Abstract
Background: Pedestrian detection and tracking are an important area of study in realworld applications, such as mobile robots, human-computer interaction, video surveillance, pedestrian protection systems, etc. As a result, it has attracted the interest of the scientific community.
Objective: Certainly, tracking people is critical for numerous utility areas which cover unusual situations detection, like vicinity evaluation, and sometimes change direction in human gait and partial occlusions.
Researchers' primary focus is to develop a surveillance system that can work in a dynamic environment, but there are major issues and challenges involved in designing such systems. So, it has become a significant issue and challenge to design a tracking system that can be more suitable for such situations. To this end, this paper presents a comparative evaluation of the tracking-by-detection system along with the publicly available pedestrian benchmark databases.

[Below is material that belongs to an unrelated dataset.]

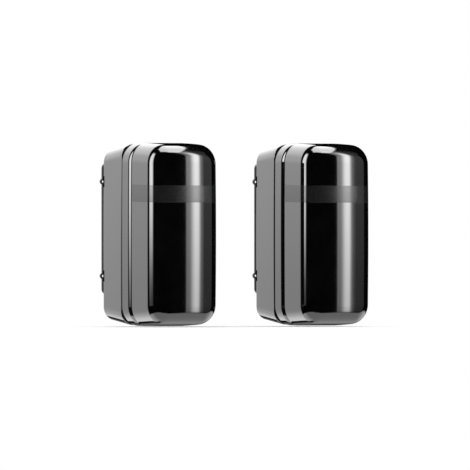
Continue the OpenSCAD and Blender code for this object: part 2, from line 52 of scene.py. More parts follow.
# Places and sizes taken from the transmitter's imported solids, with depths from the rear case's back
cover_low, cover_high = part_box("tx_front_cover")
case_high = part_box("tx_rear_case")[1]
plate_low, plate_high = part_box("tx_mounting_plate")
band_low, band_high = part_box("tx_trim_band")
screw_low, screw_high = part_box("tx_cover_screw")
washer_low, washer_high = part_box("tx_screw_washer")
unit_x = (cover_low.x + cover_high.x) / 2
wall_y = case_high.y
middle_z = (cover_low.z + cover_high.z) / 2
rim_w = cover_high.x - cover_low.x
front_y = cover_low.y - wall_y
cover_rear_y = cover_high.y - wall_y
plate_middle_z = (plate_low.z + plate_high.z) / 2

# Cover; end_play is how much shorter than its solid it is drawn at each end
end_play = 0.9 * MM
rim_h = cover_high.z - cover_low.z - 2 * end_play
rim_step = 1.5 * MM
rim_lift = 0.05 * MM
rim_depth = 13 * MM
rim_round = 6 * MM
rim_slope = math.radians(32)
cover_w = rim_w - 2 * rim_step
cover_h = rim_h - 2 * rim_lift
corner_r = 18 * MM
rim_corner_r = corner_r + rim_step / 2
edge_r = 10.5 * MM
front_bow = 1.6 * MM
crown = 0.5 * MM
blend_start = 6 * MM
blend_slope = 0.044
taper_start_y = -46 * MM
taper_ease = 10 * MM
end_taper = 0.06
rear_taper = 0.016
skin_wall = 2.5 * MM
cavity_front_share = 0.84
fine_edge = 0.15 * MM

# Rear case
seam = 3 * MM
case_inset = 1 * MM
case_end_inset = 0.7 * MM
case_side_draft = 1 * MM
case_end_draft = 4.2 * MM
case_chamfer = 2.4 * MM
case_front_r = 1 * MM
case_w = rim_w - 2 * case_inset
case_h = rim_h - 2 * case_end_inset
case_cavity_shares = (0.97, 0.94)
case_corner_r = 14 * MM
case_front_y = cover_rear_y + seam
notch_x = 35.9 * MM
notch_h = 10.5 * MM
notch_d = 3.2 * MM
ear_gap = 90 * MM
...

Method: Unlike recent works where person detection and tracking are usually treated separately, our work explores the joint use of the popular Simple Online and Real-time Tracking (SORT) method and the relevant visual detectors. Consequently, the choice of the detector is an important factor in the evaluation of the system's performance.
Results: Experimental results demonstrate that the performance of the tracking-by-detection system is closely related to the optimal selection of the detector and should be required prior to a rigorous evaluation.
Conclusion: The study demonstrates how sensitive the system performance as a whole is to the challenges of the dataset. Furthermore, the efficiency of the detector and the detector-tracker combination is also depending on the dataset.
Keywords: Tracking-by-detection, detection, multi-person tracking, data association.